Anahita Dasgupta, Making the Tough Decisions
By Andrew Wyder
May 20, 2024
As an undergraduate student, Anahita Dasgupta (MDes 2024) knew that she was interested in design. And she had an idea about how she could pursue that as a career.
But it didn’t take long into her undergraduate career for Anahita to realize that a path that started with a mechanical engineering degree wasn’t the same as the design career she wanted to pursue.
“To be honest, I didn’t think that design would be separate from engineering. In my head, they always felt like they would go hand in hand,” Dasgupta says. “Once you design something, you need to be an engineer to make it. To design it, is to be intentional about the thought behind the thing in the first place. But I quickly realized that learning about engineering is so different from learning about design, and they’re not as integrated as I anticipated them to be.”
While she realized that engineering wasn’t the path that she wanted to pursue as a career, Anahita doesn’t believe that she would have wanted to pursue a graduate design education had she not studied engineering while also pursuing design extracurriculars.
Because of the passion that her undergraduate experience ignited in her for design, she started to explore graduate programs in design that allowed for discovery, and the Institute of Design had what she was looking for.
ID allowed her to explore all that design offers and the flexibility to choose what she wanted to pursue. As she graduates from ID, Anahita realizes her perspective on design has evolved significantly.
Over her two years at ID, Anahita has taken part in a range of design workshops and projects, from her Fast Company-recognized, AI-powered FitForm Bras project to food waste. She has explored design through internships with the Institute of Healthcare Delivery Design and Ford Motor Company. These diverse experiences helped her understand how design can be applied in different realms.

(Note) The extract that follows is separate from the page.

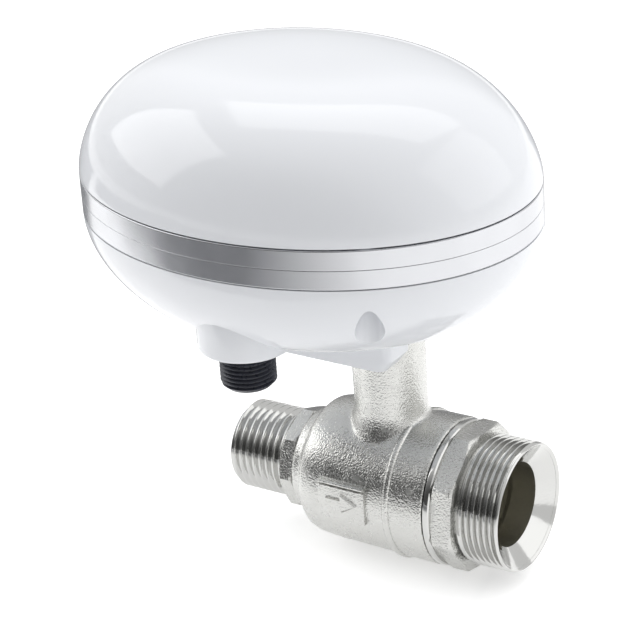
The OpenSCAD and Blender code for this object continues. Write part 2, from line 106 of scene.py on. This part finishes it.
def roughened(tree, shader, size_mm, low, high):
    """Varies the shader's roughness between low and high by a noise."""
    varied = ranged(tree, noise(tree, size_mm).outputs["Fac"], low, high)
    tree.links.new(varied, shader.inputs["Roughness"])


def cast_nickel():
    made, tree, shader = surface("cast_nickel", "#c8c8c5", 0.22, 1.0)
    roughened(tree, shader, 2.4, 0.19, 0.29)
    first = bump(tree, shader, noise(tree, 0.42, 1.0, 0.5).outputs["Fac"], 0.14)
    bump(tree, shader, noise(tree, 3.5).outputs["Fac"], 0.05, first)
    return made


def turned_nickel():
    made, tree, shader = surface("turned_nickel", "#c8c8c6", 0.11, 1.0)
    roughened(tree, shader, 1.5, 0.08, 0.14)
    bump(tree, shader, noise(tree, 0.9, 1.0).outputs["Fac"], 0.012)
    return made


def revolve(bm, profile, steps=128, squeeze=1.0):
    """Turns a closed outline of (radius, height) about Z. Returns the new vertices."""
    angles = [2 * pi * k / steps for k in range(steps)]
    columns = [[bm.verts.new((r * cos(a), r * sin(a) * squeeze, h)) for r, h in profile]
               for a in angles]
    rows = len(profile)
    for k in range(steps):
        near, far = columns[k], columns[(k + 1) % steps]
        for j in range(rows):
            i = (j + 1) % rows
            bm.faces.new((near[j], far[j], far[i], near[i]))
    return [v for column in columns for v in column]


def helix(bm, form, pitch, length, root, depth, inner, lead=0.0, tail=0.0, steps=144):
    """A threaded tube along Z from 0 to length. form lists (share of pitch, share of depth)."""
    rows = len(form)
    spans = form + [(1.0, form[0][1])]

    def radius(z, turn):
        t = (z / pitch - turn) % 1.0
        for (a, fa), (b, fb) in zip(spans, spans[1:]):
            if t <= b:
                share = fa + (fb - fa) * (t - a) / (b - a)
                break
        r = root + depth * share
        if z < lead:
            r = min(r, root + depth - (lead - z))
        if z > length - tail:
            r = min(r, root + depth - (z - length + tail))
        return r

    columns = []
    for i in range(steps):
        turn = i / steps
        heights = [pitch * (k + part + turn)
                   for k in range(-1, int(length / pitch) + 3) for part, _ in form]
        heights = [min(max(z, 0.0), length) for z in heights]
        columns.append([bm.verts.new((radius(z, turn) * cos(2 * pi * turn),
                                      radius(z, turn) * sin(2 * pi * turn), z)) for z in heights])
    count = len(columns[0])
    rims = [[bm.verts.new((inner * cos(2 * pi * i / steps), inner * sin(2 * pi * i / steps), z))
             for i in range(steps)] for z in (0.0, length)]
    for i in range(steps):
        j = (i + 1) % steps
        shift = rows if j == 0 else 0
        near, far = columns[i], columns[j]
        for m in range(count - 1 - shift):
            bm.faces.new((near[m], far[m + shift], far[m + 1 + shift], near[m + 1]))
        bm.faces.new((near[0], rims[0][i], rims[0][j], far[0]))
        bm.faces.new((near[-1], far[-1], rims[1][j], rims[1][i]))
        bm.faces.new((rims[0][i], rims[1][i], rims[1][j], rims[0][j]))
    return [v for column in columns + rims for v in column]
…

What she learned in the classroom and through projects and workshops was only enhanced by the community she built at ID, particularly those with other ID students.
The relationships and groups that they built because of shared interests, such as Anahita’s interest in equitable design, provided a sounding board of creativity and support.
As she looks forward, Dasgupta is preparing for her next challenge. She’s interviewing and pursuing full-time roles in design research and strategy.
“A lot of the ID courses have had really good conversations around power, authority, and decision-making, and those always felt like the toughest conversations in the design process,” she says. “Once you have the idea, executing on it is not the hard part. All of my most memorable and my favorite ID courses have all been heavily engaged in the decision-making part of the process.”
Her experience at ID helped her realize that design doesn’t have to focus on just one idea or practice. It can dive deeper and extend into making tough decisions before a product is even developed. And she wants to be the person helping to make those decisions.